Add in acquisition costs and operating fees, and it would be a “very heavy load,” remarked Poston, adding, “Their problems would just have started.”
Creighton said he planned to proceed with the upset-bid process and to get an updated appraisal for the property.
Keever asked whether there were any restrictions in place aimed at preserving the building’s facade. Creighton replied that that is up to the board, though he suggested that the “highest and best use” of the property would be to sell it.
Gantt suggested that Creighton get two appraisals — one if the facade is left intact, and one without it.
Depending on what is feasible, that “facade” could include the auditorium wall facing Hendersonville Road, the wall plus a corner of the building; or perhaps the entire auditorium, said county planning technician Diane Lankford.
Tie vote on Air Quality appointment
With Stanley absent, board members tied 2-2 on appointing a new member to the WNC Regional Air Quality Agency to fill out the term of the late Doug Clark, who died in January.
Board members had previously interviewed four candidates: Mike McManus, William F. Church, Mac Swicegood and Liz Foster.

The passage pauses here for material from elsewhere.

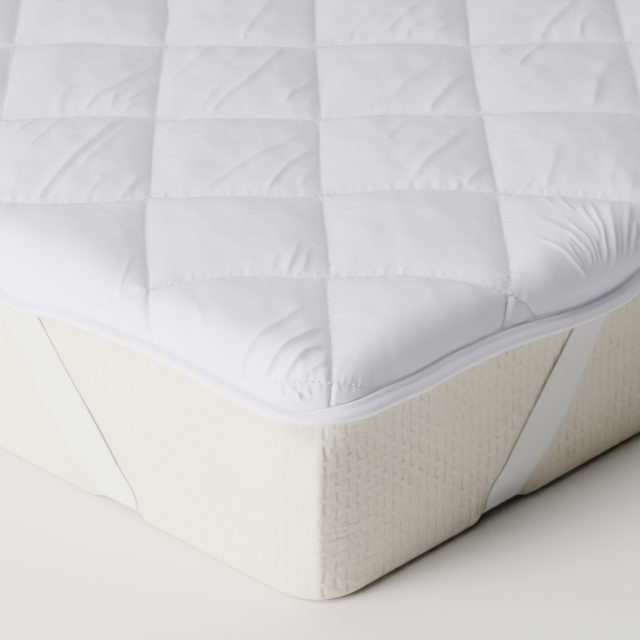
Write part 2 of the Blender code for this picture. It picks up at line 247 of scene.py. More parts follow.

Young nominated Church, a Weaverville resident who is operations manager at American Threshold Industries’ Enka plant. Church told board members in his interview that he’d learned about the vacancy through the Manufacturers Executive Association, an independent affiliate of the Asheville Area Chamber of Commerce.
Keever nominated Liz Foster, an Asheville environmental lawyer who previously represented the Nashville, Tenn., agency that handles that city’s air-quality permits. Although she’s been in Asheville only three months, Foster already chairs the local Air Quality Agency’s Technical Advisory Committee.
Young and Ramsey voted for Church, and Keever and Gantt voted for Foster. In light of the tie, the commissioners decided to hold another vote at their next meeting.